╔══

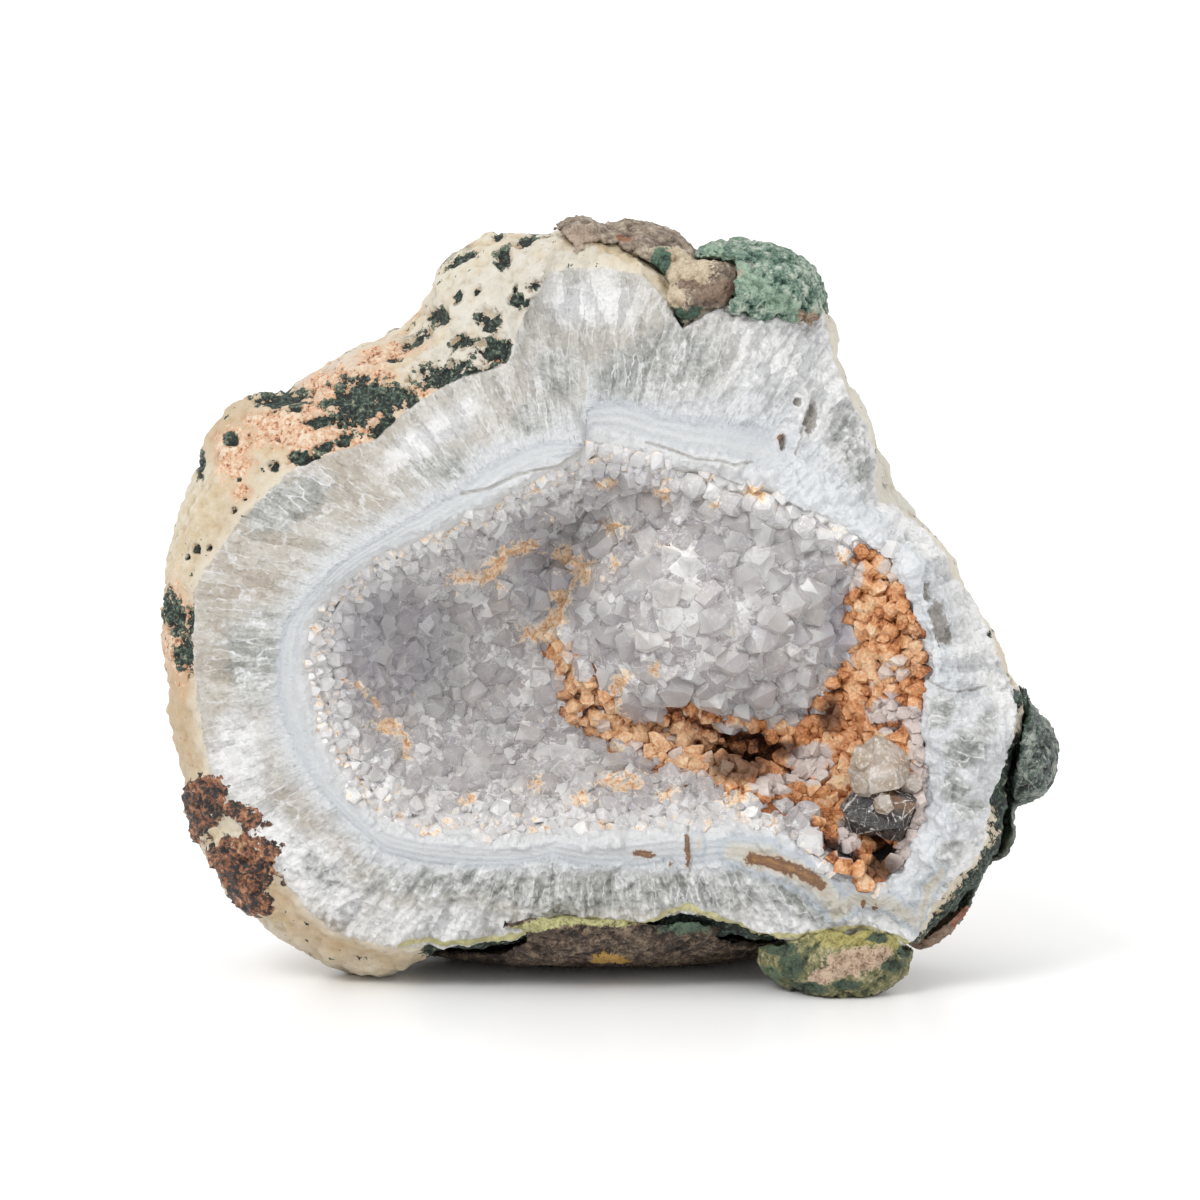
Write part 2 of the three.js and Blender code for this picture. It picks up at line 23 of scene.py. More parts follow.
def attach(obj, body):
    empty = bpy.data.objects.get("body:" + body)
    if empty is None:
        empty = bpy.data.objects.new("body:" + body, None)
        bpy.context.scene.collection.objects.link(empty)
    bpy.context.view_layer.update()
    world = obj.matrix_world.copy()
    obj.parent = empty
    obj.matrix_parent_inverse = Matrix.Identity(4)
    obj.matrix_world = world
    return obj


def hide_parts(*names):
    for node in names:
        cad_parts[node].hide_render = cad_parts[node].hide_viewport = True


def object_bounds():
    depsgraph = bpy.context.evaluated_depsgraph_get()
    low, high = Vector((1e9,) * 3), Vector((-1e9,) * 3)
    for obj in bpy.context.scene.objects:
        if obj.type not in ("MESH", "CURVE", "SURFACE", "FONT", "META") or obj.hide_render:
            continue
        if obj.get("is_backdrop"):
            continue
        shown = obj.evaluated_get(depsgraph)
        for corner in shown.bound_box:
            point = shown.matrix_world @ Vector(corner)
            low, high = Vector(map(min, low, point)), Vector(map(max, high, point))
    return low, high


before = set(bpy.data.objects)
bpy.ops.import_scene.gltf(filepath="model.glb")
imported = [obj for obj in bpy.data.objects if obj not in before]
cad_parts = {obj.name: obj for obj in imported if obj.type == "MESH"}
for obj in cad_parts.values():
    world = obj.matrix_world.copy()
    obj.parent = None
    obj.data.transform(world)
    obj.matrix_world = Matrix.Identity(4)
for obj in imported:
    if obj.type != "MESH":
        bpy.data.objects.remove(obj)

╚══

Quote verbatim the opening lines of the listing above, ending with the line where "point = shown.matrix_world" appears; include both endpoints and nothing more.

* Solution below:
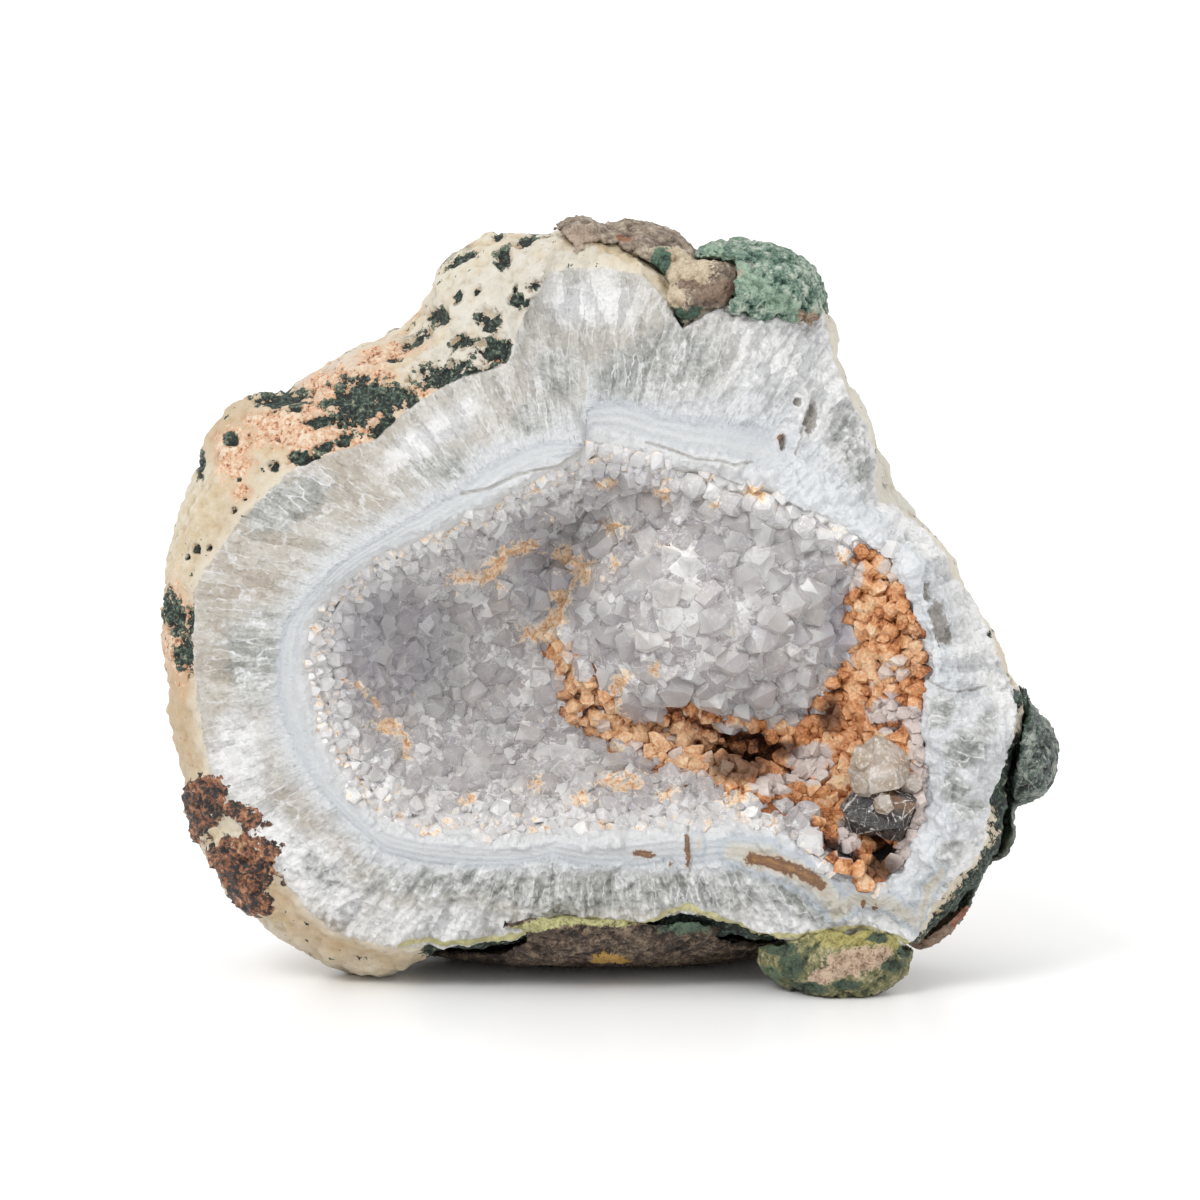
Write part 2 of the three.js and Blender code for this picture. It picks up at line 23 of scene.py. More parts follow.
def attach(obj, body):
    empty = bpy.data.objects.get("body:" + body)
    if empty is None:
        empty = bpy.data.objects.new("body:" + body, None)
        bpy.context.scene.collection.objects.link(empty)
    bpy.context.view_layer.update()
    world = obj.matrix_world.copy()
    obj.parent = empty
    obj.matrix_parent_inverse = Matrix.Identity(4)
    obj.matrix_world = world
    return obj


def hide_parts(*names):
    for node in names:
        cad_parts[node].hide_render = cad_parts[node].hide_viewport = True


def object_bounds():
    depsgraph = bpy.context.evaluated_depsgraph_get()
    low, high = Vector((1e9,) * 3), Vector((-1e9,) * 3)
    for obj in bpy.context.scene.objects:
        if obj.type not in ("MESH", "CURVE", "SURFACE", "FONT", "META") or obj.hide_render:
            continue
        if obj.get("is_backdrop"):
            continue
        shown = obj.evaluated_get(depsgraph)
        for corner in shown.bound_box:
            point = shown.matrix_world @ Vector(corner)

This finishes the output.